Excellent example, thank you.

Edit: To answer your question, the set of all public methods could be seen as 1, but not the only, interpretation of the functional interface.


thank you :) i hope i didn't hijack the thread! but i just love sharing stuff like this

> the set of all public methods could be seen as 1, but not the only, interpretation of the functional interface.

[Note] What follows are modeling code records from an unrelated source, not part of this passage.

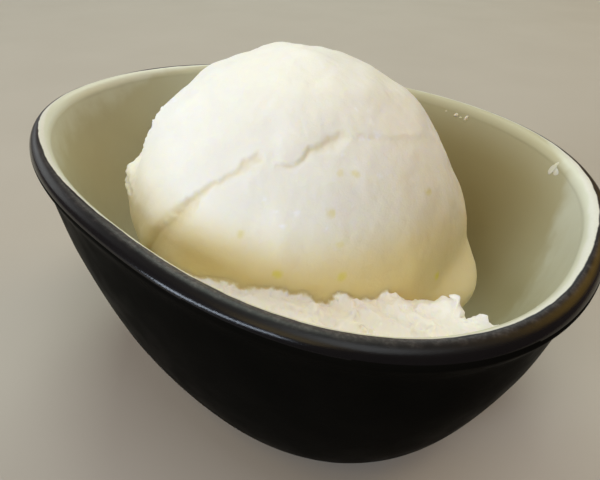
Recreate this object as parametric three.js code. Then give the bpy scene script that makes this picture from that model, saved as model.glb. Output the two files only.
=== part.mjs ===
// A sorbet cup: one scoop of pale citrus sorbet, pressed into a small oval stoneware bowl.
// Millimetres, +Z up. The origin is on the table under the middle of the object's box.
// The bowl's long axis is X, with its narrow end at -X and its wide end at +X.

import * as THREE from 'three';

// ---------------------------------------------------------------- bowl dimensions

const rimHalfLength = 55;
const rimHalfWidth = 42.4;
const rimHeight = 48.75; // mean height of the lip's crest
const rimTilt = 2.6; // the narrow end stands this much above the mean, the wide end below it
const rimSag = 0.63; // both ends lie this much lower, and both sides higher
const eggTaper = 0.166; // share by which the outline widens towards the wide end
const ovalPower = 2.31; // superellipse power of the outline: 2 would be an ellipse
const endWall = 4.0; // thickness of the wall and the lip at the two ends
const sideWall = 3.75;
const floorThickness = 5.5;
const baseHalfLength = 24; // the flat underside
const baseHalfWidth = 18;
const baseShift = -2.9; // its centre, from the rim's centre
const hollowInset = 1.5; // the hollow's floor is this much smaller than the underside all round
const narrowEndBend = 3.4; // powers of the wall's curve: the higher, the tighter it turns up
const wideEndBend = 4.5;
const sideBend = 3.6;
const lipOverhang = 0.5; // the lip stands this far out over the wall under it
const lipDepth = 1.9; // depth below the crest at which the wall starts to draw in under the lip
const neckDepth = 4.8; // depth at which the neck under the lip is deepest
const neckEnd = 17; // depth at which the wall has come out again below the neck

const bowlSegments = 76; // round the oval
const outsideRows = 13;
const lipRows = 7;
const insideRows = 11;
const rowCrowding = 1.6; // above 1, rows lie closer together near the rim

// ---------------------------------------------------------------- sorbet dimensions

const ballRadius = 31.6;
const ballCentre = new THREE.Vector3(3.5, -3, 34.5);
const wallGap = 0.45; // between the sorbet and the bowl's inside

// Angles round the ball are degrees of azimuth (0 is +X, -90 is -Y) and of elevation.
const slump = { azimuth: 6, halfWidth: 42, from: 14, to: -5, end: -15, out: 4.6 };
const undercut = { azimuth: -128, halfWidth: 45, from: 15, to: -4, depth: 3.2 };
const flatSide = { azimuth: 27, halfWidth: 26, elevation: 26, halfHeight: 20, depth: 1.5 };
const frill = { azimuth: -135, halfWidth: 7, elevation: 21, halfHeight: 6, out: 1.6 };

// A crack runs up the front from the bottom left, steps aside at its middle, and fades at the right.
const crackPath = [
  [-104, 8],
  [-97, 21],
  [-89, 31],
  [-76, 41],
  [-71, 45],
  [-60, 44],
  [-53, 47],
  [-44, 50],
  [-30, 51],
  [-18, 49],
  [7, 42],
];
const crackDepths = [1.4, 1.1, 0.6, 0.35, 0.55, 0.1]; // at even steps along the crack
const crackWidths = [3.6, 2.4, 1.3, 1.2, 1.2, 0.9];
const crackSteps = 90; // points that stand for the crack's curve
const crackFade = 6; // the relief has faded out this far past the crack's two ends
const ledgeHeight = 0.45; // the layer above the crack stands this far proud
const ledgeFade = 7; // and has come back to the ball this far above the crack

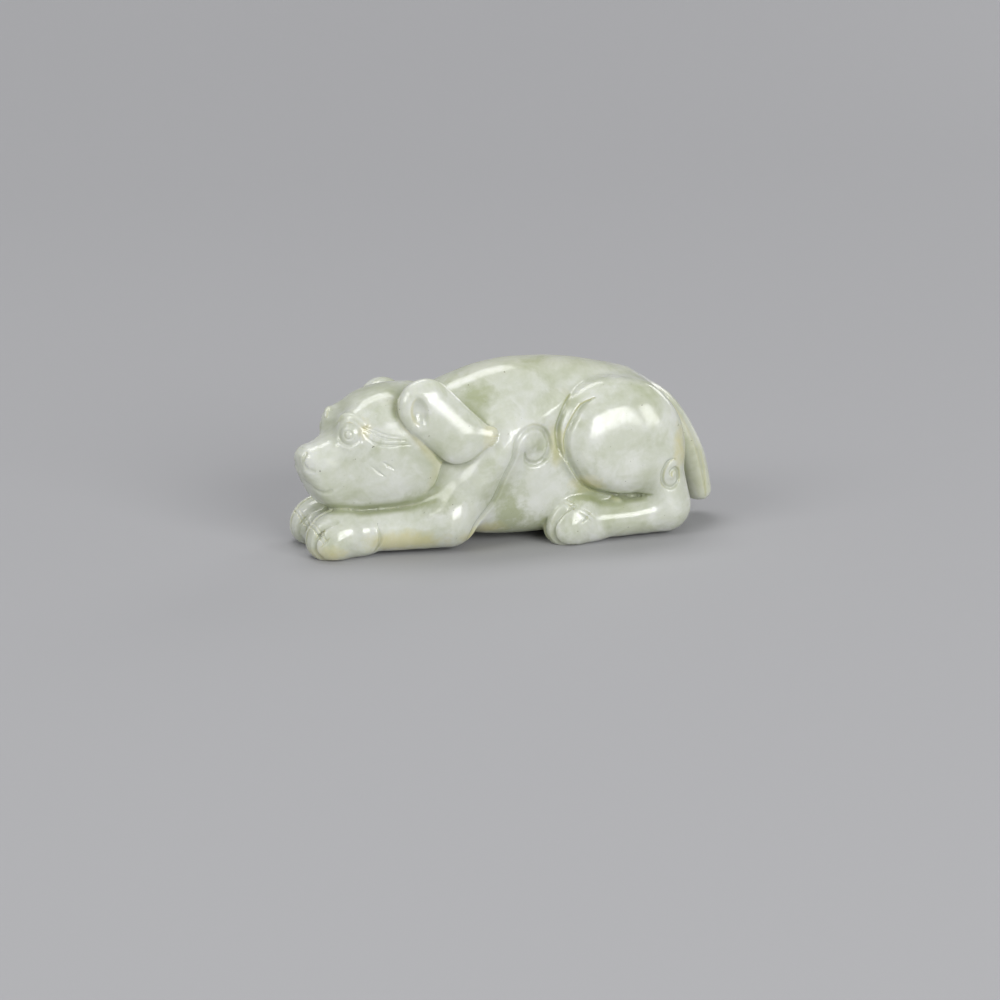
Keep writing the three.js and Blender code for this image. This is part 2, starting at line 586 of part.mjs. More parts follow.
// the feet are ground flat where the animal stands
const slab = new THREE.BoxGeometry(2 * LENGTH, 2 * WIDTH, HEIGHT).translate(0, 0, -HEIGHT / 2);
const ground = mergeVertices(slab.deleteAttribute("normal").deleteAttribute("uv"));
// stone fills any pocket closed in behind an ear
const filled = toSolid(carved).decompose().reduce((a, b) => (a.volume() > b.volume() ? a : b));
const bearGeometry = fromSolid(filled.subtract(toSolid(ground)));

// the origin lies on the ground under the middle of the animal
bearGeometry.computeBoundingBox();
const middle = bearGeometry.boundingBox.getCenter(new THREE.Vector3());
bearGeometry.translate(-middle.x, -middle.y, 0);

const jade = new THREE.MeshStandardMaterial({ name: "jade", color: 0xcdd1be, roughness: 0.2, metalness: 0 });
const bear = new THREE.Mesh(bearGeometry, jade);
bear.name = "bear";

const carving = new THREE.Group();
carving.add(bear);

export default carving;
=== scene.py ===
"""A crouching dog-like animal carved from one pebble of pale celadon nephrite, polished all over."""
import math

import bpy
import numpy as np
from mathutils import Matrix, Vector


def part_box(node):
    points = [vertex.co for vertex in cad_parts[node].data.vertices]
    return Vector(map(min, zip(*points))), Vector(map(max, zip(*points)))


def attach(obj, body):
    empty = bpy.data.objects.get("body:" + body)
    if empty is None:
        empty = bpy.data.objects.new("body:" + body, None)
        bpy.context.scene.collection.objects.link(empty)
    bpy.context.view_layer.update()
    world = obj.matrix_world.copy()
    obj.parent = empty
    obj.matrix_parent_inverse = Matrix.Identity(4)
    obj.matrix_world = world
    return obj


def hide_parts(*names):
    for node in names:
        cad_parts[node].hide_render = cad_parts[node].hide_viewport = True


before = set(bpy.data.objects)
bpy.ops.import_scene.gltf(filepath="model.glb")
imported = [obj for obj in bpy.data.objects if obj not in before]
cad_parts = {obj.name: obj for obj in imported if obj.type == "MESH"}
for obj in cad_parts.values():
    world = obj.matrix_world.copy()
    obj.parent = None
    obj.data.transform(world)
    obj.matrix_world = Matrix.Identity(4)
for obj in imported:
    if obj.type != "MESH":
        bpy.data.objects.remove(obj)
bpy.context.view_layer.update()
scene = bpy.context.scene

# The view: a long lens a little above the table, in front of the seen flank and towards the head.
# Lengths are in metres here.

LENS_MM = 100
SENSOR_MM = 36
VIEW_ANGLE = -19  # degrees from straight onto the flank, towards the head
VIEW_HEIGHT = 15  # degrees above the table
VIEW_DISTANCE = 0.666
VIEW_CENTRE = Vector((-0.0013, 0.0, 0.0078))

angle, height = math.radians(VIEW_ANGLE), math.radians(VIEW_HEIGHT)
aside, forward, up = math.sin(angle), -math.cos(angle), math.sin(height)
towards_eye = Vector((aside * math.cos(height), forward * math.cos(height), up))
bpy.ops.object.camera_add(location=VIEW_CENTRE + towards_eye * VIEW_DISTANCE)
camera = bpy.context.object
camera.rotation_euler = (-towards_eye).to_track_quat("-Z", "Y").to_euler()
camera.data.lens = LENS_MM
camera.data.sensor_width = SENSOR_MM
scene.camera = camera

# The table and its backdrop: one sheet of plain pale paper that sweeps up behind the carving.
# Soft boxes stand around it: in front, to the left, above and, weakest, behind to the right.


def linear(hex_colour):
    """an sRGB hex colour as the linear numbers that a shader takes"""
    parts = [int(hex_colour[i:i + 2], 16) / 255 for i in (1, 3, 5)]
    return [c / 12.92 if c <= 0.04045 else ((c + 0.055) / 1.055) ** 2.4 for c in parts] + [1.0]


def node(tree, kind, links=(), **settings):
    """adds a node; settings are its properties or, after in_, its inputs, and links join it to others"""
    new = tree.nodes.new(kind)
    for name, value in settings.items():
        if name.startswith("in_"):
            key = name[3:]
            new.inputs[int(key) if key.isdigit() else key.replace("_", " ")].default_value = value
        else:
            setattr(new, name, value)
    for source, target in links:
        tree.links.new(source, new.inputs[target])
    return new


PAPER_GREY = "#AEAEB0"
SWEEP = [  # y, z
    (-2.4, 0), (0.3, 0), (0.5, 0), (0.7, 0), (1.0, 0.04), (1.25, 0.16), (1.4, 0.4), (1.45, 0.8), (1.45, 2.4)]
SWEEP_HALF_WIDTH = 2.4

bpy.ops.object.select_all(action="DESELECT")
bpy.ops.mesh.primitive_plane_add(size=1)
backdrop = bpy.context.object
backdrop.name = "backdrop"
corners = [(side * SWEEP_HALF_WIDTH, y, z) for y, z in SWEEP for side in (-1, 1)]
strips = [(2 * i, 2 * i + 1, 2 * i + 3, 2 * i + 2) for i in range(len(SWEEP) - 1)]
backdrop.data.clear_geometry()
backdrop.data.from_pydata(corners, [], strips)
bend = backdrop.modifiers.new("bend", "SUBSURF")
bend.levels = bend.render_levels = 3
bpy.ops.object.modifier_apply(modifier=bend.name)
bpy.ops.object.shade_smooth()
paper = bpy.data.materials.new("grey_paper")
paper.use_nodes = True
paper_shader = paper.node_tree.nodes["Principled BSDF"]
paper_shader.inputs["Base Color"].default_value = linear(PAPER_GREY)
paper_shader.inputs["Roughness"].default_value = 0.9
backdrop.data.materials.append(paper)


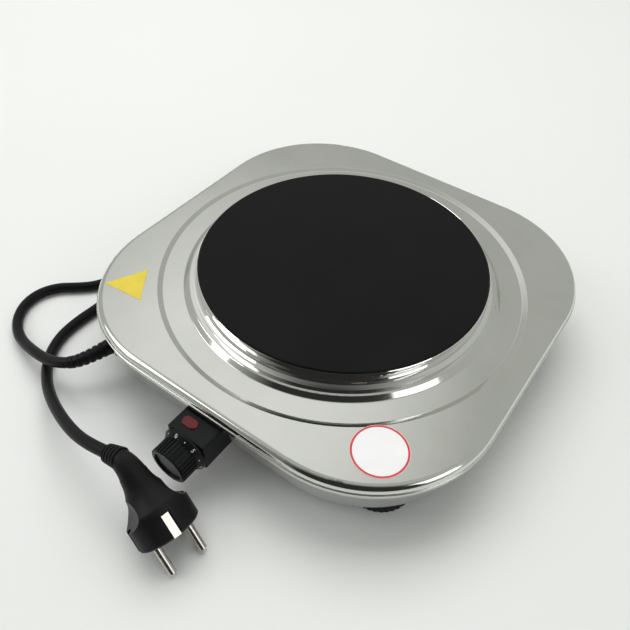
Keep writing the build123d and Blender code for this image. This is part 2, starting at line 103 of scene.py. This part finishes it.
def splineCurve(name, points, radius):
    # one open curve; each point carries the radius
    curve = bpy.data.curves.new(name, "CURVE")
    curve.dimensions = "3D"
    spline = curve.splines.new("NURBS")
    spline.points.add(len(points) - 1)
    for place, point in zip(points, spline.points):
        point.co = (*place, 1.0)
        point.radius = radius
    spline.order_u = 3
    spline.use_endpoint_u = True
    spline.resolution_u = 10
    curve.bevel_depth = 1.0
    curve.bevel_resolution = 6
    curve.use_fill_caps = True
    curve.resolution_u = 10
    obj = bpy.data.objects.new(name, curve)
    bpy.context.scene.collection.objects.link(obj)
    return obj


leadCurve = splineCurve("mainsLead", lead["route"], lead["radius"])
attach(leadCurve, "base")
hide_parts("power_cord")
print("mains lead laid")


def centreLine(curveObj):
    # points along the lead's own line, read from the evaluated curve without its thickness
    bare = curveObj.copy()
    bare.data = curveObj.data.copy()
    bare.data.bevel_depth = 0.0
    bare.data.use_fill_caps = False
    bpy.context.scene.collection.objects.link(bare)
    bpy.context.view_layer.update()
    mesh = bpy.data.meshes.new_from_object(bare.evaluated_get(bpy.context.evaluated_depsgraph_get()))
    line = [v.co.copy() for v in mesh.vertices]
    bpy.data.objects.remove(bare)
    bpy.data.meshes.remove(mesh)
    return line


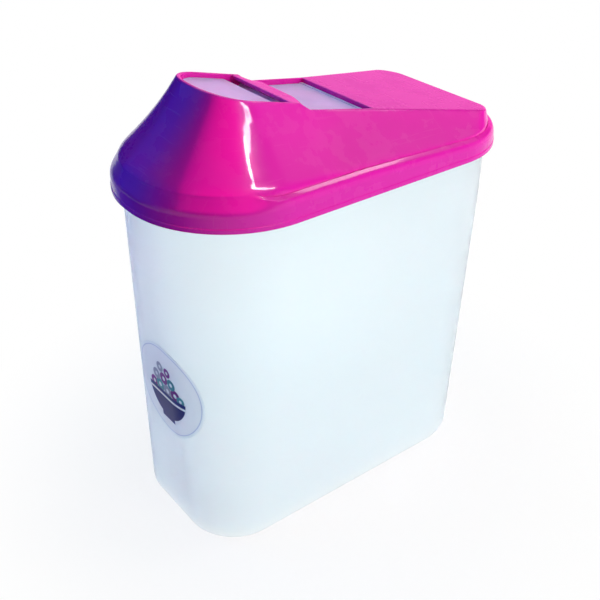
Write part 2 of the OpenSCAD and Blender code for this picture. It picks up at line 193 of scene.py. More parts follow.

could you describe another interpretation? "the set of public methods"¹ is the only thing i can think of when i hear about an object's "functional interface". it could be a terminology issue though – i'm reading "functional interface" in a general sort of way, but i could imagine it having some specific definition in OO theory.

---

¹ or recognized messages, in a more smalltalk-ish context


The other interpretation has slipped my mind since yesterday, sorry mate. I do think it's an interesting idea that I now see I have no formal understanding of. Cheers.


shame! cheers :)

PS. if you're interested in weird perspectives on this, you might find Coinduction (and "codata") interesting. from wikipedia:

> Informally, rather than defining a function by pattern-matching on each of the inductive constructors, one defines each of the "destructors" or "observers" over the function result.

it's a deep rabbit hole, but i remember it being applied OOP-ish things – "destructors" would roughly correspond to exposed methods.